A well-known example of synchronicity involves plum pudding. It is the true story of the French writer Émile Deschamps who in 1805 is treated to some plum pudding by the stranger Monsieur de Fontgibu. Ten years later, he encounters plum pudding on the menu of a Paris restaurant, and wants to order some, but the waiter tells him the last dish has already been served to another customer, who turns out to be M. de Fontgibu. Many years later in 1832 Émile



Deschamps is at a diner, and is once again offered plum pudding.

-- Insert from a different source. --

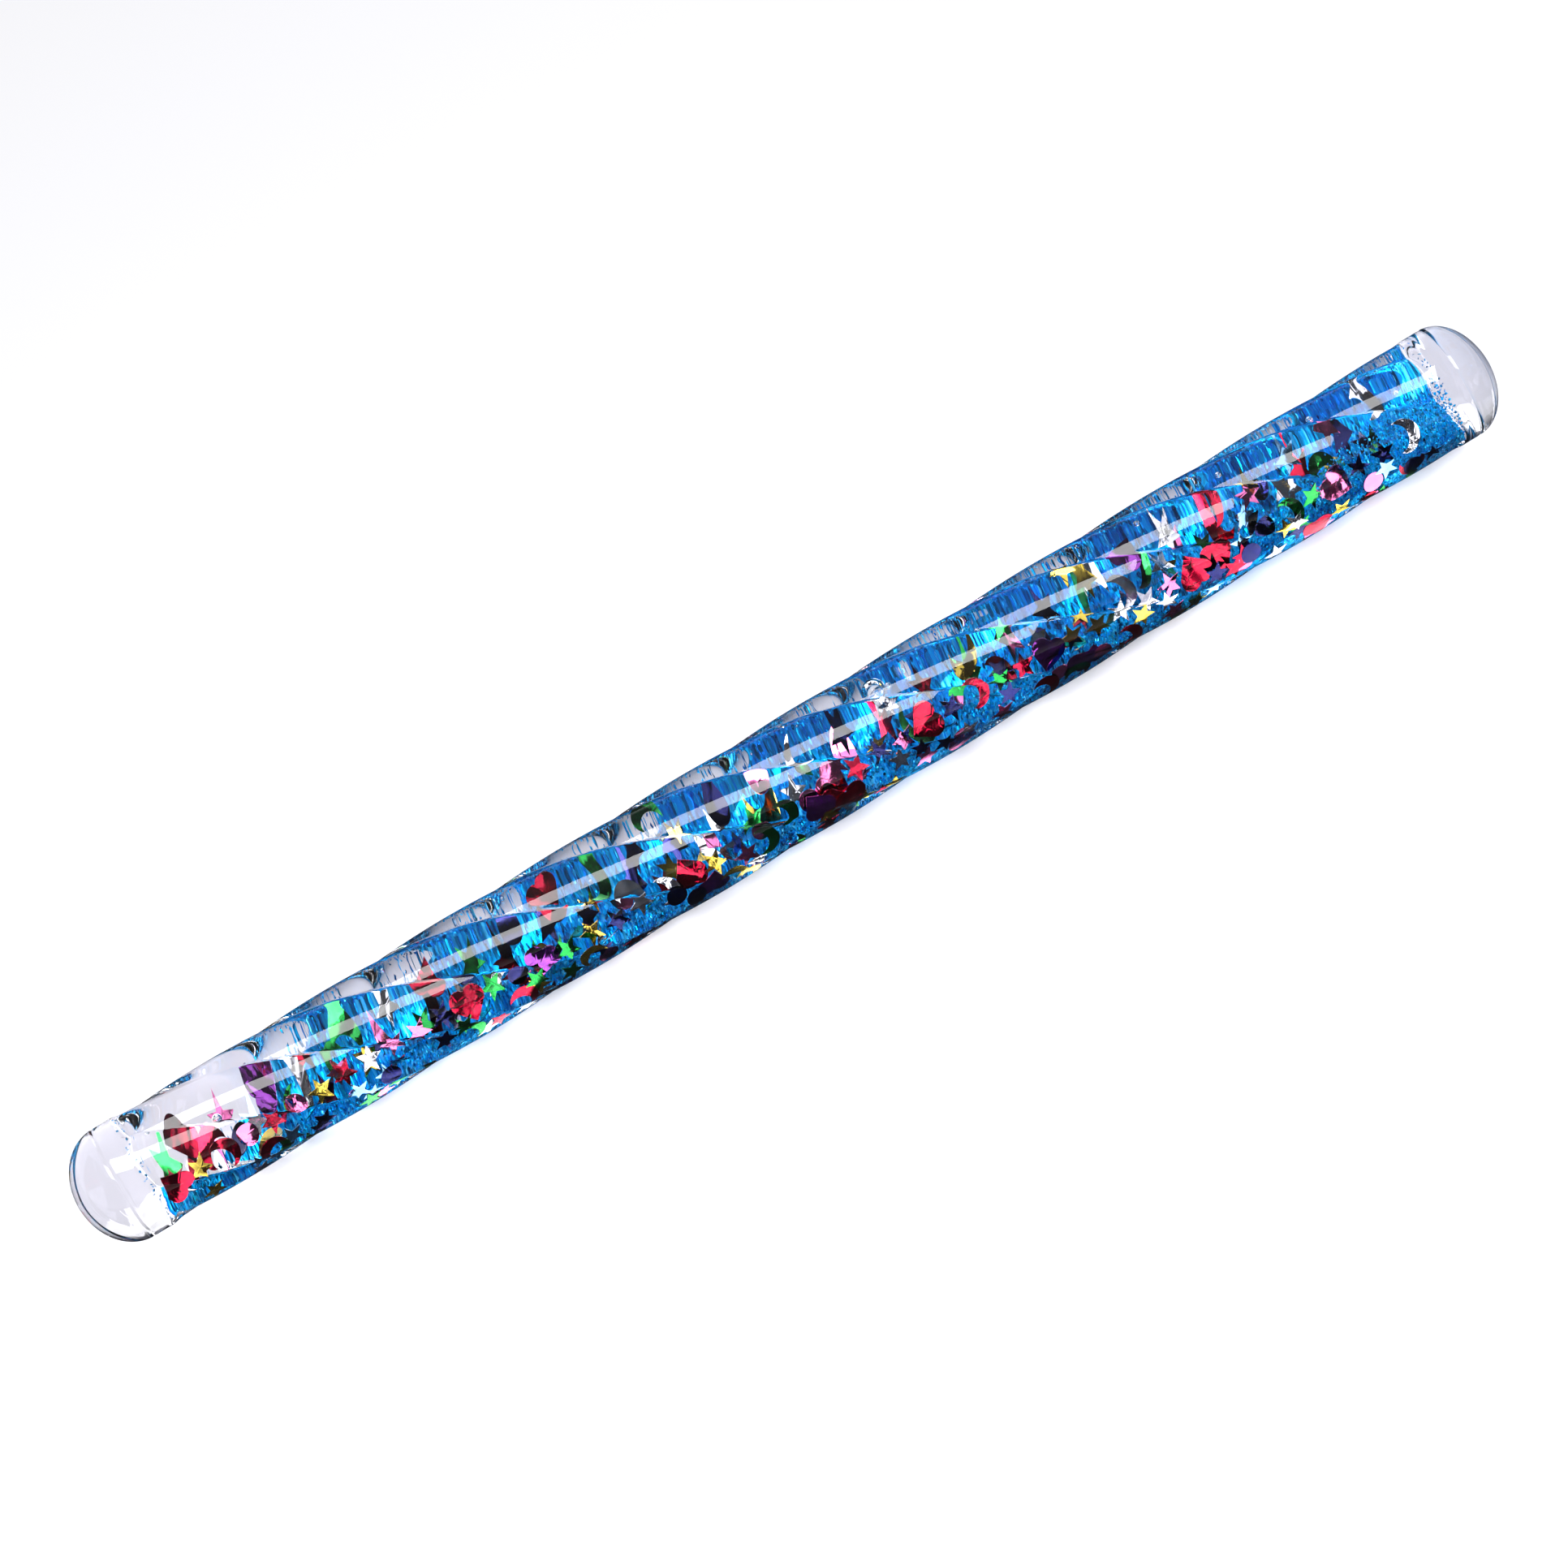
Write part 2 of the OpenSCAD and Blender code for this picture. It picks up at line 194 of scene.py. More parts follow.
class GLITTERWAND_PG_settings(bpy.types.PropertyGroup):
    acrylic: PointerProperty(type=GLITTERWAND_PG_acrylic)
    filling: PointerProperty(type=GLITTERWAND_PG_filling)
    foils: PointerProperty(type=GLITTERWAND_PG_foils)
    studio: PointerProperty(type=GLITTERWAND_PG_studio)


# ---- Node trees ----


class Wiring:
    """Adds nodes to one tree and joins them up."""

    def __init__(self, tree):
        self.tree = tree

    def add(self, kind, inputs=(), **settings):
        """A new node. Inputs are keyed by a socket's name or number, and hold a value or a socket."""
        node = self.tree.nodes.new(kind)
        for key, value in settings.items():
            setattr(node, key, value)
        for key, value in dict(inputs).items():
            self.plug(value, node.inputs[key])
        return node

    def plug(self, value, socket):
        if isinstance(value, bpy.types.NodeSocket):
            self.tree.links.new(value, socket)
        else:
            socket.default_value = value

    def math(self, operation, *values):
        return self.add("ShaderNodeMath", enumerate(values), operation=operation).outputs[0]

    def smooth_step(self, value, start, end):
        return self.add(
            "ShaderNodeMapRange",
            {"Value": value, "From Min": start, "From Max": end},
            interpolation_type="SMOOTHSTEP",
        ).outputs["Result"]


def new_tree(name, kind, inputs, outputs):
    """A node group with the named sockets. Returns it with its wiring, its inputs and its output node."""
    tree = bpy.data.node_groups.new(name, kind)
    for in_out, sockets in (("INPUT", inputs), ("OUTPUT", outputs)):
        for socket_name, socket_type in sockets.items():
            tree.interface.new_socket(socket_name, in_out=in_out, socket_type="NodeSocket" + socket_type)
    wires = Wiring(tree)
    return tree, wires, wires.add("NodeGroupInput").outputs, wires.add("NodeGroupOutput")


def apply_nodes(obj, tree, values):
    """Runs a geometry node tree on an object with the named input values, and keeps the plain mesh."""
    modifier = obj.modifiers.new(tree.name, "NODES")
    modifier.node_group = tree
    for item in tree.interface.items_tree:
        if item.in_out == "INPUT" and item.name in values:
            modifier[item.identifier] = values[item.name]
    bpy.context.view_layer.update()
    graph = bpy.context.evaluated_depsgraph_get()
    mesh = bpy.data.meshes.new_from_object(
        obj.evaluated_get(graph), preserve_all_data_layers=True, depsgraph=graph
    )
    obj.modifiers.remove(modifier)
    obj.data = mesh
    mesh.name = obj.name


# ---- Materials ----


def new_material(name):
    """A material with one Principled shader. Returns it with its wiring, shader and output node."""
    material = bpy.data.materials.new(name)
    material.use_nodes = True
    nodes = material.node_tree.nodes
    return material, Wiring(material.node_tree), nodes["Principled BSDF"], nodes["Material Output"]


def place(wires):
    """The point on the piece, in the piece's own coordinates."""
    return wires.add("ShaderNodeTexCoord").outputs["Object"]


def shared_group(name, build):
    """The shader group of that name, built the first time it is asked for."""
    return bpy.data.node_groups.get(name) or build(name)


def build_moulded_surface(name):
    """Slow waves and fine wipe marks of moulded acrylic: a height and a roughness."""
    tree, wires, given, out = new_tree(
        name,
        "ShaderNodeTree",
        {"Place": "Vector", "Roughness": "Float", "Wear": "Float"},
        {"Height": "Float", "Roughness": "Float"},
    )
    waves = wires.add("ShaderNodeTexNoise", {"Vector": given["Place"], "Scale": 130.0, "Detail": 1.0})
    wipes = wires.add("ShaderNodeTexNoise", {"Vector": given["Place"], "Scale": 900.0, "Detail": 3.0})
    wires.plug(waves.outputs["Fac"], out.inputs["Height"])
    worn = wires.math("MULTIPLY", wires.smooth_step(wipes.outputs["Fac"], 0.52, 0.8), given["Wear"])
    wires.plug(wires.math("ADD", given["Roughness"], worn), out.inputs["Roughness"])
    return tree


def build_foil_crinkle(name):
    """Dents and creases of thin foil: a height, a roughness and a shade."""
    tree, wires, given, out = new_tree(
        name,
        "ShaderNodeTree",
        {"Place": "Vector", "Roughness": "Float"},
        {"Height": "Float", "Roughness": "Float", "Shade": "Float"},
    )
    dents = wires.add("ShaderNodeTexNoise", {"Vector": given["Place"], "Scale": 420.0, "Detail": 2.0})
    creases = wires.add(
        "ShaderNodeTexVoronoi",
        {"Vector": given["Place"], "Scale": 520.0},
        feature="DISTANCE_TO_EDGE",
    )
    crease = wires.math("MULTIPLY", wires.smooth_step(creases.outputs["Distance"], 0.0, 0.12), 0.2)
    wires.plug(wires.math("ADD", dents.outputs["Fac"], crease), out.inputs["Height"])
    patches = wires.add("ShaderNodeTexNoise", {"Vector": given["Place"], "Scale": 260.0, "Detail": 2.0})
    dulled = wires.math("MULTIPLY", wires.smooth_step(patches.outputs["Fac"], 0.45, 0.75), 0.12)
    wires.plug(wires.math("ADD", given["Roughness"], dulled), out.inputs["Roughness"])
    wires.plug(wires.smooth_step(patches.outputs["Fac"], 0.3, 0.7), out.inputs["Shade"])
    return tree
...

He recalls the earlier incident and tells his friends that only M. de Fontgibu is missing to make the setting complete, and in the same instant the now senile M. de Fontgibu enters the room.

Study

A recent study within the Princeton Engineering Anomalies Research Lab has suggested that there is a small though statistically measurable link between human thought and patterns that occur in random data sets. There is no evidence as to whether this is caused by individuals unintentionally recognizing complex patterns and then moulding their thoughts towards an unconsciously known result or the thoughts of the individual are themselves affecting the random patterns in a manner of individuation. This study's results have not been replicated, and its methodologies are disputed.

Criticism

Since the theory of synchronicity is not testable according to the classical scientific method, it is not widely regarded as scientific at all, but rather as pseudoscientific or an example of magical thinking. However, it is doubtful that Jung would have considered the theory to be scientifically testable.

Probability theory can attempt to explain events such as the plum pudding incident in our normal world, without any interference by any universal alignment forces. However, the correct variables required for actually computing the probability cannot be found. This is not to say that synchronicity is not a good model for describing a certain kind of human experience, but, according to the scientific method, it is a reason for the refusal of the idea that synchronicity should be considered a "hard fact", i.e., an actually existing principle of our universe.

Supporters of the theory claim that since the scientific method is applicable only to those phenomena that are



reproducible, independent of observer and quantifiable, the argument that synchronicity is not scientifically 'provable' should be considered a red herring, as, by definition, synchronistic events are not independent of the observer, since the observer's unique history is precisely what gives the synchronistic event meaning for the observer.

A synchronistic event appears like just another meaningless 'random' event to anyone else without the unique prior history which correlates to the event. This reasoning claims that the principle of synchronicity raises the question of the subjectivity of significance and meaning in the sequence of natural events.

Alternative explanations

The feeling of making a connection where there is none has been described as apophenia.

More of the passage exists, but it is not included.